Repeat verbatim, and only, the lines of the data below, beginning at the line that contains "Write the Blender Python" and stopping after the line that contains "BUNDLE_AXIS_HEIGHT = 3.0".
• • • • •
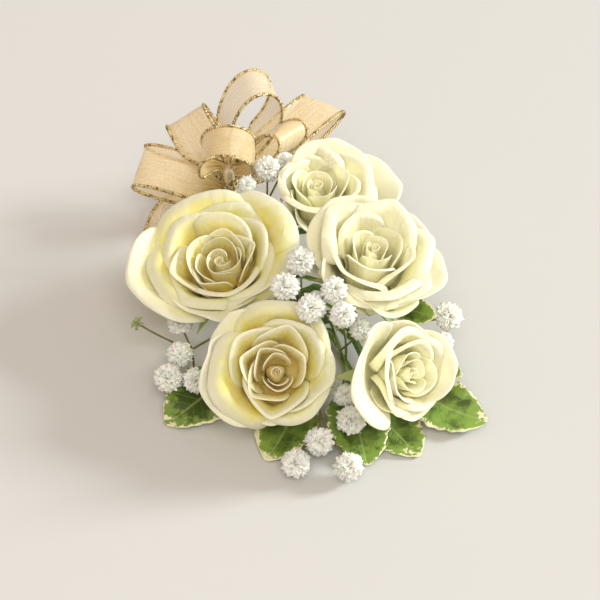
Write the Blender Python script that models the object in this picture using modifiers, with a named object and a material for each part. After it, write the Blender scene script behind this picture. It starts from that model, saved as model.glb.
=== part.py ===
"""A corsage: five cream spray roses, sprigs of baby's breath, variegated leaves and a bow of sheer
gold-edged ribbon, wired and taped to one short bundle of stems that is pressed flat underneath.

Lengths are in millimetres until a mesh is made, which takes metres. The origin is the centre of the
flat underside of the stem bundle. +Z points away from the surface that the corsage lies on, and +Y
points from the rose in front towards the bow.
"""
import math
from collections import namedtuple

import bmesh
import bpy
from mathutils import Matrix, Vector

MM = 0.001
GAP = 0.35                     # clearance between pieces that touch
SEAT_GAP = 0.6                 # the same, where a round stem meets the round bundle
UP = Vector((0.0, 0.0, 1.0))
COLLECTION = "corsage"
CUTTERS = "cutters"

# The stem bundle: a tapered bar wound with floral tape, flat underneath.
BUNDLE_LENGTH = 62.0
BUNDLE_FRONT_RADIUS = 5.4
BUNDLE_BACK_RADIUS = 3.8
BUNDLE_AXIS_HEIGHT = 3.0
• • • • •
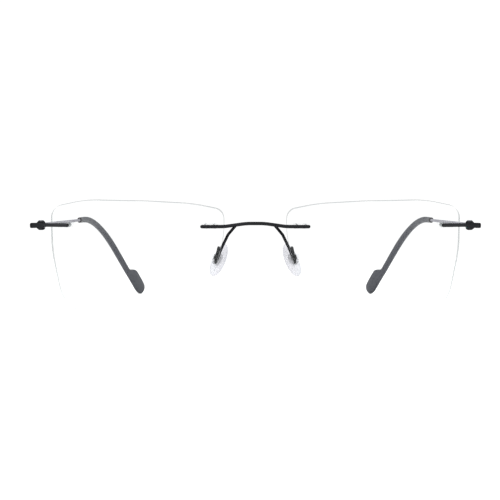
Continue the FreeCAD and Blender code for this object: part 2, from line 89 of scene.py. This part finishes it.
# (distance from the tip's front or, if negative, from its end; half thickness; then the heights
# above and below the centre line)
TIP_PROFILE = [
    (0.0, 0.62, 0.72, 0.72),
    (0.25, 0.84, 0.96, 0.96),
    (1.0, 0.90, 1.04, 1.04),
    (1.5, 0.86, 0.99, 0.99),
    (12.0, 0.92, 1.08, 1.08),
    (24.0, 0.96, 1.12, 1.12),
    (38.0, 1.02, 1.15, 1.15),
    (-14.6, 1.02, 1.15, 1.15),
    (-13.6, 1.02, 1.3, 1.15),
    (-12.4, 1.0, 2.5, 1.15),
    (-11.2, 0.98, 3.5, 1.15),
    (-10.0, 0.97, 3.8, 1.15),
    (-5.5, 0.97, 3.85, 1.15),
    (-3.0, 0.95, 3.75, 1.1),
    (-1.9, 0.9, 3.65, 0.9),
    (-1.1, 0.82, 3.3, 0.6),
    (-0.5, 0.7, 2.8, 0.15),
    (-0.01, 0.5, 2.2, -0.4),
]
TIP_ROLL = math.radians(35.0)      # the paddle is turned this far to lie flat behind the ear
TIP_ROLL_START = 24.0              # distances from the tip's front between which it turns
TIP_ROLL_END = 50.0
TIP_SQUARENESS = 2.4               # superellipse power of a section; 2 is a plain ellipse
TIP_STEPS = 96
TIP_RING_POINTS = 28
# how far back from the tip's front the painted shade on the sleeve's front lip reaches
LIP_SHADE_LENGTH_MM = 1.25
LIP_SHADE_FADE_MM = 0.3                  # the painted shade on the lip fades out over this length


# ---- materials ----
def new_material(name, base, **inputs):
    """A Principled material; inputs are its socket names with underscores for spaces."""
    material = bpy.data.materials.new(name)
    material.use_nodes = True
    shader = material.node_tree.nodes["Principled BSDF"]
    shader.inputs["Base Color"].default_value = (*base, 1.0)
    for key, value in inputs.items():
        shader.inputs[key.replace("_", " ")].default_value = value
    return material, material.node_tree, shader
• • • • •
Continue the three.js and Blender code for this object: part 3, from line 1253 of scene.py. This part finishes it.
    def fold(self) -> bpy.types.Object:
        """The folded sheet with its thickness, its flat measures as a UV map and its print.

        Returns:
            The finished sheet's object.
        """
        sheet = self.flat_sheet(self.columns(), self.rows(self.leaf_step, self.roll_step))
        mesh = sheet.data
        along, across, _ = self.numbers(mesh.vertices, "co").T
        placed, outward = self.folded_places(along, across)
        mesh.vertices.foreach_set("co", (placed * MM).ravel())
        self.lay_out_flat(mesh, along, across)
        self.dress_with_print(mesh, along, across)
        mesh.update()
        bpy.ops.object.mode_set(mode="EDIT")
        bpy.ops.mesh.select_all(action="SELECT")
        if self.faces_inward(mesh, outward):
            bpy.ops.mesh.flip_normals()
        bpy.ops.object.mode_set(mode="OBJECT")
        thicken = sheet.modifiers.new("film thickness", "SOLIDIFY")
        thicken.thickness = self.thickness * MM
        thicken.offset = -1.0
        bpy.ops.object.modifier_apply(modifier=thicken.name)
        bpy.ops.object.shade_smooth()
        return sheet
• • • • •
■ **Exercise response**
Write the Blender Python script that models the object in this picture using modifiers, with a named object and a material for each part. After it, write the Blender scene script behind this picture. It starts from that model, saved as model.glb.
=== part.py ===
"""A corsage: five cream spray roses, sprigs of baby's breath, variegated leaves and a bow of sheer
gold-edged ribbon, wired and taped to one short bundle of stems that is pressed flat underneath.

Lengths are in millimetres until a mesh is made, which takes metres. The origin is the centre of the
flat underside of the stem bundle. +Z points away from the surface that the corsage lies on, and +Y
points from the rose in front towards the bow.
"""
import math
from collections import namedtuple

import bmesh
import bpy
from mathutils import Matrix, Vector

MM = 0.001
GAP = 0.35                     # clearance between pieces that touch
SEAT_GAP = 0.6                 # the same, where a round stem meets the round bundle
UP = Vector((0.0, 0.0, 1.0))
COLLECTION = "corsage"
CUTTERS = "cutters"

# The stem bundle: a tapered bar wound with floral tape, flat underneath.
BUNDLE_LENGTH = 62.0
BUNDLE_FRONT_RADIUS = 5.4
BUNDLE_BACK_RADIUS = 3.8
BUNDLE_AXIS_HEIGHT = 3.0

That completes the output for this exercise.